Three successive, violent, and completely overwhelming explosions of pure concussive force erupted from her wand. They struck Loki in the chest, one after another, with the force of an artillery barrage. He screamed, a high-pitched, undignified sound, as he was engulfed in a cloud of fire and smoke, his elegant form thrown backward through the air like a rag doll. He landed in a heap fifty feet away, a smoking, groaning, and thoroughly humiliated mess.

He struggled to get up, his pale face blackened with soot, his fine clothes torn and smoldering.

Seeing Hermione raise her wand again, he quickly, and wisely, raised his hands in surrender. "Stop!" he yelped.

He had learned, in the space of about five very painful seconds, that this was not a fight he was going to win. He was a god, a prince of Asgard. And he had just been completely and utterly owned by a twelve-year-old Midgardian.

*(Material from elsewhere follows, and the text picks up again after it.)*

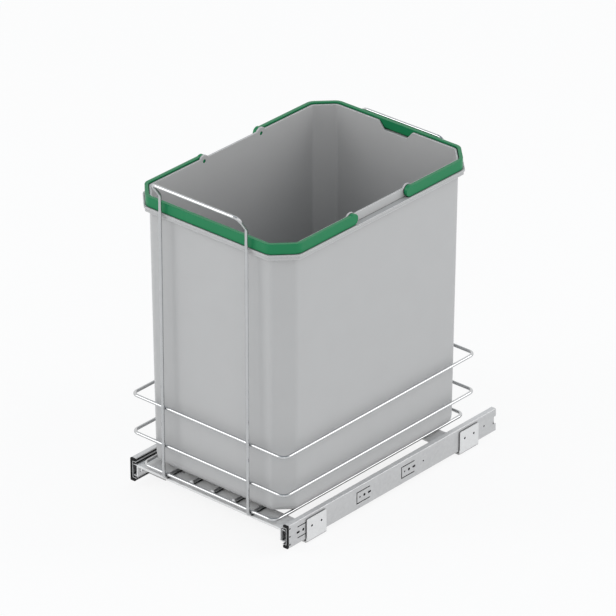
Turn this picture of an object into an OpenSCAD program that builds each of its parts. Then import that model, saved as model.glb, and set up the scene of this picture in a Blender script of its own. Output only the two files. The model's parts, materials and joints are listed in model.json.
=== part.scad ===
// Pull-out waste bin for a base cabinet: a bin with two bail handles stands in a welded wire
// basket, and the basket rides on a pair of three-part ball runners.
// Millimetres. X runs across the cabinet, -Y is the way the bin pulls out, Z is up.
// The origin is on the cabinet floor, in the middle of the four floor screws.

/* [Runners] */
// Width over the outer faces of the two runners
runner_span = 296; // [280:1:420]
// Length of a closed runner
slide_length = 450; // [440:5:600]
// Height of the outer member
slide_height = 36; // [35:0.5:46]
// Depth of a closed runner, from the cabinet side inwards
slide_depth = 12.7; // [12.4:0.1:16]
// Gauge of the outer member's steel
outer_gauge = 1.4; // [1.2:0.1:1.6]
// Gauge of the middle and inner members' steel
rail_gauge = 1.5; // [1.4:0.1:1.7]
// How far the outer member's flanges reach inwards
outer_flange = 8.7; // [7.6:0.1:9.4]
// Radius of a runner ball
ball_r = 1.6; // [1.5:0.05:1.7]
// Balls in one row of a cage
balls_per_row = 8; // [3:1:12]
// Length of a ball cage
cage_length = 200; // [150:5:215]
// Clear height under the runners
slide_lift = 6; // [4:0.5:12]

/* [Brackets] */
// Distance between the front and rear floor screws
bracket_pitch = 330; // [280:5:340]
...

"You are," he said, his voice now a low, respectful purr as he gracefully shifted tactics from aggression to seduction, "far more interesting than I had anticipated, little witch." The God of Mischief was, above all else, a survivor. He recognized power, and his first instinct was always to try and co-opt it.

"So," Hermione said, lowering her wand, "what do you want?"

Loki's eyes glinted, a slow, cunning smile spreading across his bruised face. "A partnership," he said. "You are clearly a being of immense power, wasted on this pathetic realm. I, too, am destined for a throne. Help me secure my rightful place as the king of Asgard, and I will help you become the queen of Midgard. Together," he declared, his voice full of a grand, tempting vision, "we could rule all of the Nine Realms!"

He stood there, his arms open wide, expecting her to be awed, tempted, seduced by his magnificent offer.

Instead, she just stared at him. And then, she began to laugh.

It was not a small chuckle. It was a full-throated, tear-streaming, side-splitting, hysterical peal of pure, unadulterated, and deeply insulting laughter. She laughed so hard she had to lean on her knees for support, the sound echoing in the silent desert night.

Rule the Nine Realms? she thought, wiping a tear from her eye. This guy? The one who's about to get his ass so thoroughly handed to him by the Hulk that it becomes a legendary meme for the rest of eternity?

The sheer, cosmic, dramatic irony of it all was just too much.